A casa e a praça. Os muros da casa nunca se correspondem com os muros da comunidade. Têm diversas alturas e grossores, mesmo são construídos com materiais diversos. O homem que defende a oposição na praça pública, o mesmo que financia um jornal clandestino e tira trabalhadores da prisão e ajuda às famílias e contata com as forças estrangeiras, fora a ditadura!, o mesmo homem, constrói um inferno na casa, desconsente a oposição, anula as vozes que o acompanham e faz das alcovas calabouços e desfaz a sua família e impede-a de tratar com a beleza do mundo. A nós é-nos outorgado o privilégio de ver por dentro desses muros. Por vezes, prefeririamos fechar os olhos.

E não obstante, há silêncios que são diferentes. Porque trespassados os muros, eis a vida. E onde há vida, não há esperança, mas a oportunidade de viver. De abandonar a alerta. De relaxar o exercício de contenção. De deixar os músculos expandir-se para criar um sorriso. De picar a bolha da gorja. E falar.  

A cor do hibisco é a cor do sangue. A cor do hibisco é a cor de um novo dia.

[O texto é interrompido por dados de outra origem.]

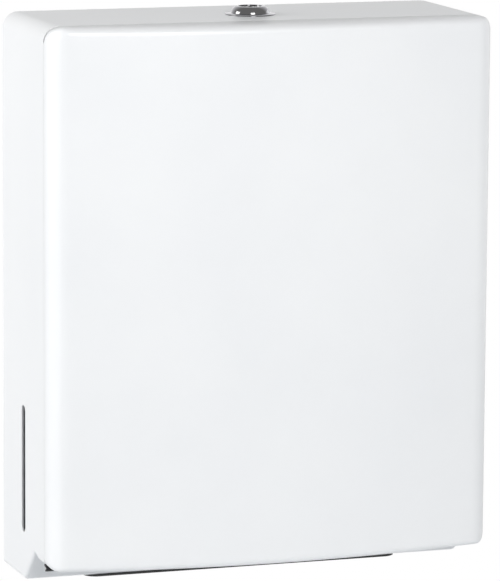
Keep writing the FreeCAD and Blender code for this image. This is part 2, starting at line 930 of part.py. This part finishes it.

Chimamanda Ngozi Adichie: A cor do hibisco.
Edições ASA, 2010. Tradução de de Tánia Ganho



[1] A intolerância religiosa. Leio na contracapa que Kambili é vítima da intolerância religiosa. Eu e o JM Coetzee não lemos o mesmo livro. Porque eu o que li foi um manual do exato maltratador. De como exercem o seu poder de dominação os maltratadores e de como as vítimas aprendem a sobreviver-lhes.